__SUPPLIED RECORDS__:
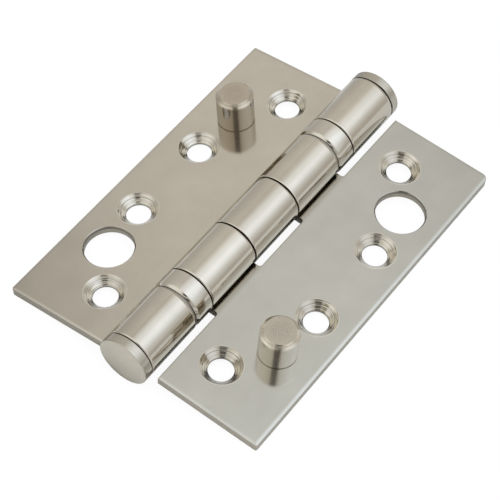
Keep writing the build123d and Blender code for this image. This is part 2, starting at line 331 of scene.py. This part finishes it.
def revolve(radius, height, centre, axis, turns, tone=None, closed=False):
    """Vertices, faces and tones of a turned surface. A point is centre + height * axis + radius
    times the unit vector at its angle. Radius and height are arrays of (profile, angle)."""
    axis = Vector(axis).normalized()
    first = axis.orthogonal().normalized()
    second = axis.cross(first)
    angle = np.linspace(0, 2 * np.pi, turns, endpoint=False)
    around = np.outer(np.cos(angle), first) + np.outer(np.sin(angle), second)
    radius = np.broadcast_to(np.atleast_2d(radius.T).T, (len(radius), turns))
    height = np.broadcast_to(np.atleast_2d(height.T).T, (len(height), turns))
    points = np.array(centre) + height[..., None] * np.array(axis) + radius[..., None] * around
    rows, columns = np.meshgrid(np.arange(len(radius) - (not closed)), np.arange(turns), indexing="ij")
    up, right = (rows + 1) % len(radius), (columns + 1) % turns
    quads = np.stack([rows * turns + columns, rows * turns + right,
                      up * turns + right, up * turns + columns], -1)
    tone = np.ones(radius.shape) if tone is None else np.broadcast_to(tone, radius.shape)
    return points.reshape(-1, 3), quads.reshape(-1, 4), tone.reshape(-1)


def turned_piece(name, parts, material, body, replaced=None):
    """One object from turned surfaces, with closed poles, sharp corners and its tone as an attribute."""
    points = np.concatenate([p for p, _, _ in parts])
    starts = np.cumsum([0] + [len(p) for p, _, _ in parts[:-1]])
    quads = np.concatenate([q + start for start, (_, q, _) in zip(starts, parts)])
    mesh = bpy.data.meshes.new(name)
    mesh.from_pydata(points.tolist(), [], quads.tolist())
    mesh.attributes.new("tone", "FLOAT", "POINT").data.foreach_set(
        "value", np.concatenate([t for _, _, t in parts]).astype(np.float32))
    work = bmesh.new()
    work.from_mesh(mesh)
    bmesh.ops.remove_doubles(work, verts=work.verts, dist=1e-7)
    work.to_mesh(mesh)
    work.free()
    mesh.polygons.foreach_set("use_smooth", [True] * len(mesh.polygons))
    mesh.set_sharp_from_angle(angle=radians(25))
    mesh.materials.append(material)
    piece = bpy.data.objects.new(name, mesh)
    bpy.context.scene.collection.objects.link(piece)
    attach(piece, body)
    if replaced:
        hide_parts(replaced)
    return piece


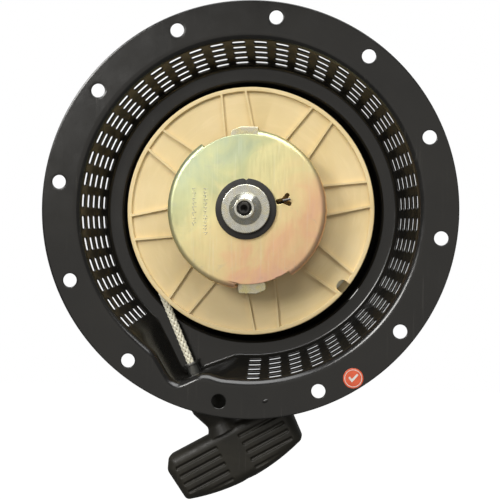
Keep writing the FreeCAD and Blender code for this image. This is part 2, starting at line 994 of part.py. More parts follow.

__WRITTEN REQUEST__:
Return the listing above word for word.

__SOLUTION FOR THIS EXERCISE__:
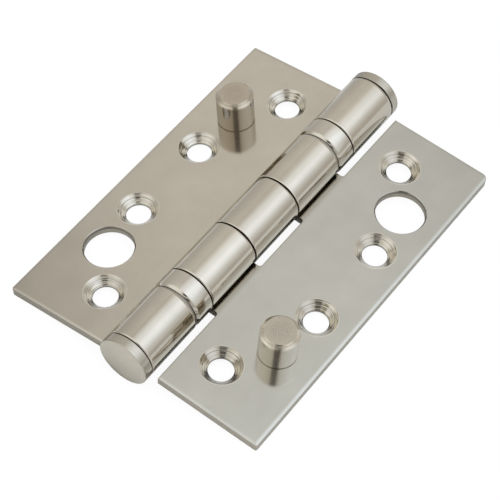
Keep writing the build123d and Blender code for this image. This is part 2, starting at line 331 of scene.py. This part finishes it.
def revolve(radius, height, centre, axis, turns, tone=None, closed=False):
    """Vertices, faces and tones of a turned surface. A point is centre + height * axis + radius
    times the unit vector at its angle. Radius and height are arrays of (profile, angle)."""
    axis = Vector(axis).normalized()
    first = axis.orthogonal().normalized()
    second = axis.cross(first)
    angle = np.linspace(0, 2 * np.pi, turns, endpoint=False)
    around = np.outer(np.cos(angle), first) + np.outer(np.sin(angle), second)
    radius = np.broadcast_to(np.atleast_2d(radius.T).T, (len(radius), turns))
    height = np.broadcast_to(np.atleast_2d(height.T).T, (len(height), turns))
    points = np.array(centre) + height[..., None] * np.array(axis) + radius[..., None] * around
    rows, columns = np.meshgrid(np.arange(len(radius) - (not closed)), np.arange(turns), indexing="ij")
    up, right = (rows + 1) % len(radius), (columns + 1) % turns
    quads = np.stack([rows * turns + columns, rows * turns + right,
                      up * turns + right, up * turns + columns], -1)
    tone = np.ones(radius.shape) if tone is None else np.broadcast_to(tone, radius.shape)
    return points.reshape(-1, 3), quads.reshape(-1, 4), tone.reshape(-1)


def turned_piece(name, parts, material, body, replaced=None):
    """One object from turned surfaces, with closed poles, sharp corners and its tone as an attribute."""
    points = np.concatenate([p for p, _, _ in parts])
    starts = np.cumsum([0] + [len(p) for p, _, _ in parts[:-1]])
    quads = np.concatenate([q + start for start, (_, q, _) in zip(starts, parts)])
    mesh = bpy.data.meshes.new(name)
    mesh.from_pydata(points.tolist(), [], quads.tolist())
    mesh.attributes.new("tone", "FLOAT", "POINT").data.foreach_set(
        "value", np.concatenate([t for _, _, t in parts]).astype(np.float32))
    work = bmesh.new()
    work.from_mesh(mesh)
    bmesh.ops.remove_doubles(work, verts=work.verts, dist=1e-7)
    work.to_mesh(mesh)
    work.free()
    mesh.polygons.foreach_set("use_smooth", [True] * len(mesh.polygons))
    mesh.set_sharp_from_angle(angle=radians(25))
    mesh.materials.append(material)
    piece = bpy.data.objects.new(name, mesh)
    bpy.context.scene.collection.objects.link(piece)
    attach(piece, body)
    if replaced:
        hide_parts(replaced)
    return piece


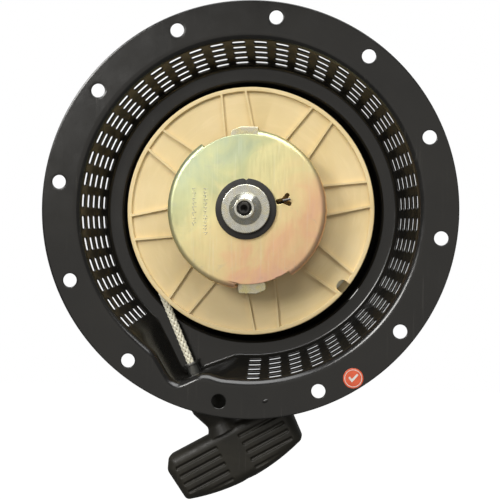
Keep writing the FreeCAD and Blender code for this image. This is part 2, starting at line 994 of part.py. More parts follow.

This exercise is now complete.